For the Reckord | Big plans, prize money for Festival Song 2018
After the 52-year-old Jamaica Festival Song competition failed to get off the ground last year, the organisers at the Jamaica Cultural Development Commission (JCDC) are determined to have it soar higher than ever in 2018.
An impressive $10-million budget has been earmarked, and though the exact prize money for the winner has not yet been worked out, JCDC acting director Elizabeth Smith told me, it would be substantial.
Song competition chairman, Vernon Derby, confirmed that there will be a competition this year, even if, initially, the songs are weak - the cause of last year's suspension. Song producers will work on submissions to improve their quality, he said.
This was revealed at the up-beat launch last week Tuesday of a series of four seminars for the 2018 song competition. The day-long function at JAMPRO comprised both speeches and workshop sessions and was scheduled to be repeated the following day (January 24) at the St Mary Anglican Church Hall, Port Maria; on Tuesday, January 30 at Hollis Peter Lynch Hall in Westgate, Montego Bay; and on Wednesday at the Mandeville Hotel, 4 Hotel Street, Mandeville.
Designed to revitalise and improve the standard of the competition, the seminars were free and open to the public and address the following areas: Writing Skills, Performance Skills, Intellectual Property Rights & Publishing, Image & Branding and The Business of Music. Among the presenters were well-known musicians like Alaine Laughton, Karen Smith, Djenne Greaves, and Freddie McGregor.

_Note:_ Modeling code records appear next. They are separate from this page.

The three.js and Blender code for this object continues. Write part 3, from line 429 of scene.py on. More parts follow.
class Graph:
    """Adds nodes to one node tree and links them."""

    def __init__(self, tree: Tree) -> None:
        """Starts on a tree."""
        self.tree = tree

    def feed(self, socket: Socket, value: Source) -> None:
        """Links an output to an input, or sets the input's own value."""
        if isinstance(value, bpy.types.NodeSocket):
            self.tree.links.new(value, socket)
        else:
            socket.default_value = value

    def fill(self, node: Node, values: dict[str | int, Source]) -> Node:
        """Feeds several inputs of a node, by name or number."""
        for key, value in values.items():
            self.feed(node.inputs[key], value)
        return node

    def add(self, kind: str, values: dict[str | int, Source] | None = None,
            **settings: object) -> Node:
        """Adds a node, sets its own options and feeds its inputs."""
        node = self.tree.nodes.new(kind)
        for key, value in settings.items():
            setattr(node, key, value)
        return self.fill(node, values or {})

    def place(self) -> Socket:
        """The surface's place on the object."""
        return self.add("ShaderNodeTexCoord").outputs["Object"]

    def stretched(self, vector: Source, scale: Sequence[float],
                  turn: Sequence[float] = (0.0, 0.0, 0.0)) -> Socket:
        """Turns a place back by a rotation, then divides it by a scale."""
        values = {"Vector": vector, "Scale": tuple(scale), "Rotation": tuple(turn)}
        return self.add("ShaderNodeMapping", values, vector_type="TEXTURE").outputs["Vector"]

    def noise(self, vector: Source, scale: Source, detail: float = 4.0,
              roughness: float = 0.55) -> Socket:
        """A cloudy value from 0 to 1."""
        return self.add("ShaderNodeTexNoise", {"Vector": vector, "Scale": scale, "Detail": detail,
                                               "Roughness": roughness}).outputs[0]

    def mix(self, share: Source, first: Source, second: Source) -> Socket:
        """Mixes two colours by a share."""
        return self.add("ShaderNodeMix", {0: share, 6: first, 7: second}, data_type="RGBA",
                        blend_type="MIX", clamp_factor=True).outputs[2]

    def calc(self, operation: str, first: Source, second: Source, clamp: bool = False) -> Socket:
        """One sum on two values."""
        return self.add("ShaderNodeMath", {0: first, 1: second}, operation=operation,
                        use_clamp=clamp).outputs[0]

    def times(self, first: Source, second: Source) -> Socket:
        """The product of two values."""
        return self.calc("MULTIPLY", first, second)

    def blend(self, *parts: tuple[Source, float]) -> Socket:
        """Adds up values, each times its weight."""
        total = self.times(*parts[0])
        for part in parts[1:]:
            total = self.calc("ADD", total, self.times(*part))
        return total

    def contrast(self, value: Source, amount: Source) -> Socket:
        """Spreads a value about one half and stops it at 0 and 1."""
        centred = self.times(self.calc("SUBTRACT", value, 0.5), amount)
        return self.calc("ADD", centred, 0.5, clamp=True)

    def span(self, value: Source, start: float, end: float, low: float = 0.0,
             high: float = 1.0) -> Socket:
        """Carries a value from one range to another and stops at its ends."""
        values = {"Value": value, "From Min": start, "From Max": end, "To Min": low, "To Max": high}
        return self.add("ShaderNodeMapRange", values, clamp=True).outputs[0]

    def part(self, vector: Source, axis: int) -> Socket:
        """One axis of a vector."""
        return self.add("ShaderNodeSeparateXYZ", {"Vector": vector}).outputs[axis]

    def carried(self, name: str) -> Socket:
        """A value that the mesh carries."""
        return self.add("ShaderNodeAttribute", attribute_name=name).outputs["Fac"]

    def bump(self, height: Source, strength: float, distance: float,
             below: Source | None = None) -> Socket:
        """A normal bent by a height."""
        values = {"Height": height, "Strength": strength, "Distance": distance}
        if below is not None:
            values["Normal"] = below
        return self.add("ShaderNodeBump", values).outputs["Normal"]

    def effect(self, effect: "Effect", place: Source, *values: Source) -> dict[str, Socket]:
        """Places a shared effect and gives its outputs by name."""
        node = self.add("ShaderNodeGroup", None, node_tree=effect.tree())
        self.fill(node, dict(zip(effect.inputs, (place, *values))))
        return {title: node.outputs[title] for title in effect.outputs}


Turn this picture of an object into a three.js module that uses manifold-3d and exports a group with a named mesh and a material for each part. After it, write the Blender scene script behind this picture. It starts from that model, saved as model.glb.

The JCDC's acting director set the function's affirmative tone with her opening remarks at the JAMPRO launch which I attended, appealing for "songs that will rock the nation... (encouraging) people to celebrate what is right about this great nation and promulgate positive values and attitudes". She was issuing, she said, "a revolutionary call for transformation" of the "social deficit that is crippling our nation".

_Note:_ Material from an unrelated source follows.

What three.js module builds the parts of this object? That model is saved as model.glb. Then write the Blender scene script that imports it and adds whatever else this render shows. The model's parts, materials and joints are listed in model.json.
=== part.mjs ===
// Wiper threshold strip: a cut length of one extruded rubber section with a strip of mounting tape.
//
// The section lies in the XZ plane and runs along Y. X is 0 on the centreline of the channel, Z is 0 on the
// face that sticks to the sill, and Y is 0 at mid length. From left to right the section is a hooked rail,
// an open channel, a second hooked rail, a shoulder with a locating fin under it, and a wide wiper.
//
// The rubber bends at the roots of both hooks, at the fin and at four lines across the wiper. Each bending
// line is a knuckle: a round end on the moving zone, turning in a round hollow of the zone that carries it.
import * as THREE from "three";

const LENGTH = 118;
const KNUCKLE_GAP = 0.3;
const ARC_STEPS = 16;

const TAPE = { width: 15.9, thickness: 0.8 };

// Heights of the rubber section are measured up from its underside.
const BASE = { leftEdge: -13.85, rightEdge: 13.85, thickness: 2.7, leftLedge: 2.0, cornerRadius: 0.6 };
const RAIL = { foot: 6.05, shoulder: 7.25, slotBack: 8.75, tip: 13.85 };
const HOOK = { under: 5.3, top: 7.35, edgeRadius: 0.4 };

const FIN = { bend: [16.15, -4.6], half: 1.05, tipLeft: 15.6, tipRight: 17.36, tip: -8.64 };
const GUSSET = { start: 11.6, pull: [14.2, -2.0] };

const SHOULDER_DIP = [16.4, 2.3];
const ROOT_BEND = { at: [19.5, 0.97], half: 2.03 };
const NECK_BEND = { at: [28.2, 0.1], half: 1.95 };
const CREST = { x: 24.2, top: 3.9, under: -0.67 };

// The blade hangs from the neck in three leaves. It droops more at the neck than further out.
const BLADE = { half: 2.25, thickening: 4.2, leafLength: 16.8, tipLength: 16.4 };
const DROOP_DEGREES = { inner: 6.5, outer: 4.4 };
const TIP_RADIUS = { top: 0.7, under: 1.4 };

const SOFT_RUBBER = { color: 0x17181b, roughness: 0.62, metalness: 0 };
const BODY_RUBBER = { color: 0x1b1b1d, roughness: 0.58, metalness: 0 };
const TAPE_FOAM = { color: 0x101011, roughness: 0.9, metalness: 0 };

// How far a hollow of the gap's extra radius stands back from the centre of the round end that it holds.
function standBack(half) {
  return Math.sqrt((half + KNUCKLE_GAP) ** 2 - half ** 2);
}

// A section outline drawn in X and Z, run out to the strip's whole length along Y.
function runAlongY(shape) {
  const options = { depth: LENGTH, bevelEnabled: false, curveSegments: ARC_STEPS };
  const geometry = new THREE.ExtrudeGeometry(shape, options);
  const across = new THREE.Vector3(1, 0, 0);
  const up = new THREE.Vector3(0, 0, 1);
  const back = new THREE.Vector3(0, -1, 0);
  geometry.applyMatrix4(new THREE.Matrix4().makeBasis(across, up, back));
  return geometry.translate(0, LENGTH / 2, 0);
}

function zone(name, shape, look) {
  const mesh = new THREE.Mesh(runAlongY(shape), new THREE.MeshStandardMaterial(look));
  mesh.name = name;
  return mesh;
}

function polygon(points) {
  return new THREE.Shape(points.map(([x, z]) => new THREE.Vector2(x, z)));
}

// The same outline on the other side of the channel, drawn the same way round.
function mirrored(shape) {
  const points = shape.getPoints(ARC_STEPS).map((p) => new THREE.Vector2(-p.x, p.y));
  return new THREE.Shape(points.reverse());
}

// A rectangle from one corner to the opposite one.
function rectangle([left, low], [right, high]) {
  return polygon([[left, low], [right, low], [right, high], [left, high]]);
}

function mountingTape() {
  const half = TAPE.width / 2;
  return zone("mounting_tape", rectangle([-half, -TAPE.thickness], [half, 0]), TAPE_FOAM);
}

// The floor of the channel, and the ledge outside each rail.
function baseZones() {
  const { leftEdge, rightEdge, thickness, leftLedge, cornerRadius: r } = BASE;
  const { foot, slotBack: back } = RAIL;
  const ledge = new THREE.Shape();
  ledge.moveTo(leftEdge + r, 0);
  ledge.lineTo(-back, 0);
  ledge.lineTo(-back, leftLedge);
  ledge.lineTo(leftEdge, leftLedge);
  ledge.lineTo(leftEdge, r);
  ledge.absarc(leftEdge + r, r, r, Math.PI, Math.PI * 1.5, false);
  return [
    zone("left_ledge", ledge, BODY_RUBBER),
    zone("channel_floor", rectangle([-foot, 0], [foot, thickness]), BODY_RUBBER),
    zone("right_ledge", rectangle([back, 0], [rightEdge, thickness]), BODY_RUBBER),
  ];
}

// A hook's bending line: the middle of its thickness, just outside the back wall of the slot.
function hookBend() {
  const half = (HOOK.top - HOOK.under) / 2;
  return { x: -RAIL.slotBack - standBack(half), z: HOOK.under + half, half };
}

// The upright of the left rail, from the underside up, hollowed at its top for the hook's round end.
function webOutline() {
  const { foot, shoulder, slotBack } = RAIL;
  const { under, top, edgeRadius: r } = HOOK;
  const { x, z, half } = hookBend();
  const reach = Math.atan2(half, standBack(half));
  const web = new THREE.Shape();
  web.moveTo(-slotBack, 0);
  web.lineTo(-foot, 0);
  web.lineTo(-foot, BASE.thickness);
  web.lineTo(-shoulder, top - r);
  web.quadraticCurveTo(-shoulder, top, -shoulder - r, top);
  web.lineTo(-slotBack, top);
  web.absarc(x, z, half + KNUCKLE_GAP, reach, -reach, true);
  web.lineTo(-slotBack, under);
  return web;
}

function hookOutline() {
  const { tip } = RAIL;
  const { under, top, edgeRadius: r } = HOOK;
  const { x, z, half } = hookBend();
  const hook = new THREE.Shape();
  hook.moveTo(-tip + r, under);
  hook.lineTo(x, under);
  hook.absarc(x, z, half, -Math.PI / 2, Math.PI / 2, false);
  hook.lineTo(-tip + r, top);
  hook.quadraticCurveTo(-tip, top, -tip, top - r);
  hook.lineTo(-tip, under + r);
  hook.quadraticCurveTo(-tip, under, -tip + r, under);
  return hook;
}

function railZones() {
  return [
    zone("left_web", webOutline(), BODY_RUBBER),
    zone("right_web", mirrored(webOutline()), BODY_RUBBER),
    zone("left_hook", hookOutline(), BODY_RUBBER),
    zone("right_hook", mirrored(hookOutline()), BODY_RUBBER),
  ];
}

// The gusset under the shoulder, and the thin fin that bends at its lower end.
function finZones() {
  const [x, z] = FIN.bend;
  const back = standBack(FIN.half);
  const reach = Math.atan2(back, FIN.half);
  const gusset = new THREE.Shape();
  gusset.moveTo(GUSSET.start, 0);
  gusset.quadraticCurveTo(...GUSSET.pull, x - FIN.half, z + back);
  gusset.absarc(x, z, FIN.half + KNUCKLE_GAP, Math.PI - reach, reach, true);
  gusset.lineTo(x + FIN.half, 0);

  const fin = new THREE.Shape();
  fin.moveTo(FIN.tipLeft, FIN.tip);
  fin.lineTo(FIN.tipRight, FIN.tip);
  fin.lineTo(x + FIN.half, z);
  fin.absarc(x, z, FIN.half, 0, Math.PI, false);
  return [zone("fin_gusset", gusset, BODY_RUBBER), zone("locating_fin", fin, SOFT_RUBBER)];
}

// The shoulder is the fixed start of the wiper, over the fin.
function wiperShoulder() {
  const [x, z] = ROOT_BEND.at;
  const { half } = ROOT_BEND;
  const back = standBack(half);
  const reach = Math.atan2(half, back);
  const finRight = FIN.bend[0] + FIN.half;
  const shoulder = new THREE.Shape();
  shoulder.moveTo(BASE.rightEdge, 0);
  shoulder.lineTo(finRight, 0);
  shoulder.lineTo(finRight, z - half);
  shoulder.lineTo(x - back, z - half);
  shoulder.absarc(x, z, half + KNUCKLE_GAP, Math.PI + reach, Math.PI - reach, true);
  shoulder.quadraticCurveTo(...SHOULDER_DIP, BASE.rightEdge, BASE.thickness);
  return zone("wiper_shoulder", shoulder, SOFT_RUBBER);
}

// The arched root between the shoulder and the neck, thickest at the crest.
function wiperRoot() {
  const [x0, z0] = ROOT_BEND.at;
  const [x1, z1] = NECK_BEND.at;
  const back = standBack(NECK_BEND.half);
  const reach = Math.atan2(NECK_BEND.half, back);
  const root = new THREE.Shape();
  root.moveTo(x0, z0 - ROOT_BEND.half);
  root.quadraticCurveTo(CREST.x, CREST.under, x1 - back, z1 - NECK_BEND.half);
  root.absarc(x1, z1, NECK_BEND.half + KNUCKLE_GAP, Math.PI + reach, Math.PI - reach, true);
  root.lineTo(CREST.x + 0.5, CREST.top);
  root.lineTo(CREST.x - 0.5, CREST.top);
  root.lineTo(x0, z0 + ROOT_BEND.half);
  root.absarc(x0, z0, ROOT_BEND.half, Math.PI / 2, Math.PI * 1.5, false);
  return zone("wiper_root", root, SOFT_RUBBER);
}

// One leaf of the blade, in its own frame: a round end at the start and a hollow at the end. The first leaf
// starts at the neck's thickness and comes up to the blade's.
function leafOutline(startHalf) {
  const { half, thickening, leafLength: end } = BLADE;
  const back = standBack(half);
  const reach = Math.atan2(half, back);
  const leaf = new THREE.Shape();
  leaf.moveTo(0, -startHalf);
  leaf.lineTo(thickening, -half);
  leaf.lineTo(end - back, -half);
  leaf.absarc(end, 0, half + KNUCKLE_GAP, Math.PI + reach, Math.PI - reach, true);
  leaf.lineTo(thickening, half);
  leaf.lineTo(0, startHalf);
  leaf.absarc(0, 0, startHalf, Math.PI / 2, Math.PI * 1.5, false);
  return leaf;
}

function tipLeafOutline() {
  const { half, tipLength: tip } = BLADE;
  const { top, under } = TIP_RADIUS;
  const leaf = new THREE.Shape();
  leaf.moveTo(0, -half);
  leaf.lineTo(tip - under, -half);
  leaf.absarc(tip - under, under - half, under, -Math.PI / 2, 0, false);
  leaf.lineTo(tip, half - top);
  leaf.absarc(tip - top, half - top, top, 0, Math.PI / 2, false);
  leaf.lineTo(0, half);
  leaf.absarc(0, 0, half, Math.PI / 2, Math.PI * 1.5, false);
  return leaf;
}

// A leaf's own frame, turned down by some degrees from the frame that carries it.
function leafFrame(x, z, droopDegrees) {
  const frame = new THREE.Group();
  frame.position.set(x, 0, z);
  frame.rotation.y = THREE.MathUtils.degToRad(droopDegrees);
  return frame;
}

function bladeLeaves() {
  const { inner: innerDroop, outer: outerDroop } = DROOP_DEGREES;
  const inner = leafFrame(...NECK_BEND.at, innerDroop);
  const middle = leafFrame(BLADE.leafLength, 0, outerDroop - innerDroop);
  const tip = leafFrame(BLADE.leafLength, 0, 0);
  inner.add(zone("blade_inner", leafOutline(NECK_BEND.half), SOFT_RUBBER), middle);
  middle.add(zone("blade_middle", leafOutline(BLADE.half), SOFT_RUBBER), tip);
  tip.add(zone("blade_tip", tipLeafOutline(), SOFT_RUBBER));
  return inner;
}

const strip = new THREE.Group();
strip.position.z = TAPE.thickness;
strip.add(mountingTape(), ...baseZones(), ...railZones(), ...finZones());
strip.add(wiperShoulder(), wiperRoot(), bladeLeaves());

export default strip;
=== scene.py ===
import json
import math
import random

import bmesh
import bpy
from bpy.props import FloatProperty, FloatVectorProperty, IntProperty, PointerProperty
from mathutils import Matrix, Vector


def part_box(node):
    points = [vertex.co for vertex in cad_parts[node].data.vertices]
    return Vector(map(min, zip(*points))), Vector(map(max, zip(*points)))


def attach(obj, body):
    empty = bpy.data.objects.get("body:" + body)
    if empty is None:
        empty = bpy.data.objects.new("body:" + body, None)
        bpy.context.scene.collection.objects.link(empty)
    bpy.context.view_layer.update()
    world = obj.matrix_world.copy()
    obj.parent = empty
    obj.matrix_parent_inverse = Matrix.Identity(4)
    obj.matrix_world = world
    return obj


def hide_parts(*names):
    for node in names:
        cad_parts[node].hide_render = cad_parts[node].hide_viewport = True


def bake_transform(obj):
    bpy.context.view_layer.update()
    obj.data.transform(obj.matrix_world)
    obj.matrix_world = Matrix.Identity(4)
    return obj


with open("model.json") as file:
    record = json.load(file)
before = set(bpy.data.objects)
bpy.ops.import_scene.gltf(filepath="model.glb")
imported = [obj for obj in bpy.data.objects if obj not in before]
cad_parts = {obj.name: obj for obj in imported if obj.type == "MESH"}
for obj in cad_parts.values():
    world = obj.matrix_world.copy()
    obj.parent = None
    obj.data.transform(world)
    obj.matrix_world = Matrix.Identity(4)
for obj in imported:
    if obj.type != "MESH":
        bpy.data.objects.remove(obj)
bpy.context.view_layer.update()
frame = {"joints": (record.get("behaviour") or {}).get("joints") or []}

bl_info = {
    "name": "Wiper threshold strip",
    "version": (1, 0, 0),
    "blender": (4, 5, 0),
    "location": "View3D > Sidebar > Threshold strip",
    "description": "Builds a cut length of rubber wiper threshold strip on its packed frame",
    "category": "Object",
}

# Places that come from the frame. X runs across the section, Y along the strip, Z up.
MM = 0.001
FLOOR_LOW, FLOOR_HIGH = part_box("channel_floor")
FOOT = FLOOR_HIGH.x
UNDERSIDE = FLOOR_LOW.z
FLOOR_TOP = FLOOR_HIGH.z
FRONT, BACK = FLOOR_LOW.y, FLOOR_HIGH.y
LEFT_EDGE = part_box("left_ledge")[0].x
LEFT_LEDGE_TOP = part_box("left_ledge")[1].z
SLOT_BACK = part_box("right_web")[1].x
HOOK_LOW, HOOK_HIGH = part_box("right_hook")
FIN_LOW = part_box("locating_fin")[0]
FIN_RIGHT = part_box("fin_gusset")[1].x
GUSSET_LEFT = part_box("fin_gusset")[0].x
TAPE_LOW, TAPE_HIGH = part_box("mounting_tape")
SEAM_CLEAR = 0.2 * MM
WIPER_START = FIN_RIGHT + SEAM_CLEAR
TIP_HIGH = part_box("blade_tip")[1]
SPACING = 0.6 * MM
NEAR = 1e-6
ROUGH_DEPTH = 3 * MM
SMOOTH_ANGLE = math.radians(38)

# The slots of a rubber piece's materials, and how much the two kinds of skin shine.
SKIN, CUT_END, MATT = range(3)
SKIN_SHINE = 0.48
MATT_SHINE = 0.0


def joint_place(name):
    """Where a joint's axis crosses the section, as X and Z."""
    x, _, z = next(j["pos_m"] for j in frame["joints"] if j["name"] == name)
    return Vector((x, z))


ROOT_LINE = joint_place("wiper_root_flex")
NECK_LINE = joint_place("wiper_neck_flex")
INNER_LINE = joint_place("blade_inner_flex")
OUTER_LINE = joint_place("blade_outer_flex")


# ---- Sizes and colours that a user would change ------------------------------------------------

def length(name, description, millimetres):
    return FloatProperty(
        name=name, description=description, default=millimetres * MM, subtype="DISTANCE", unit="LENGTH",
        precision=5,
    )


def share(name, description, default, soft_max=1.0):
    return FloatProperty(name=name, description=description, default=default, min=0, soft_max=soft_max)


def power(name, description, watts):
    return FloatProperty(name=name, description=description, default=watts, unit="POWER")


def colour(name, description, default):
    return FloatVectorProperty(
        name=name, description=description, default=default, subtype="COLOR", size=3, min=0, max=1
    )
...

Speaking along similar lines, Derby said that the 2018 festival song "has got to be bigger and better" and with that objective in mind, the commission started working with "top-class producers" from last year. Derby said that the $10-million package was not necessarily all cash, and he urged the private sector to assist financially to promote the songs entered, on television and elsewhere.
He added that he hoped that along with islandwide tours, the JCDC could help with getting overseas tours for song winners.
The general manager of the Jamaica Music Society (JAMMS), Evon Mullings, was a wealth of information. Calling JAMMS a collecting society, a performance rights organisation and a licensing body, he explained, "We're a bridge between the owners of the rights to the music and those who use the music."
JAMMS currently represents record producers and as soon as amendments to the Copyright Act are made, will also represent performers (singers and musicians), he said. The society is complemented in Jamaica by the Jamaica Association of Composers, Authors and Publishers (JACAP), another licensing body, he added.
Mullings also told his audience that currently, JAMMS represents more than 1000 record producers in Jamaica and is responsible for the rights of producers locally and internationally. There is no fee to join JAMMS, he said; an applicant just needs to meet the criteria of being a professional producer. In 2015, the society got the Government to grant producers and artistes 95 years of protection for their works, up from the previous 50 years; and JAMMS is now licensing thousands of events a year more than when it began in 2007.
Attendees of the seminars received certificates of participation. On Monday, the JCDC dispensed some additional information. The closing date for the competition is February 28, and you can enter more than one song, but for each entry - on a separate CD and with a separate entry form - you have to pay a $1000 fee.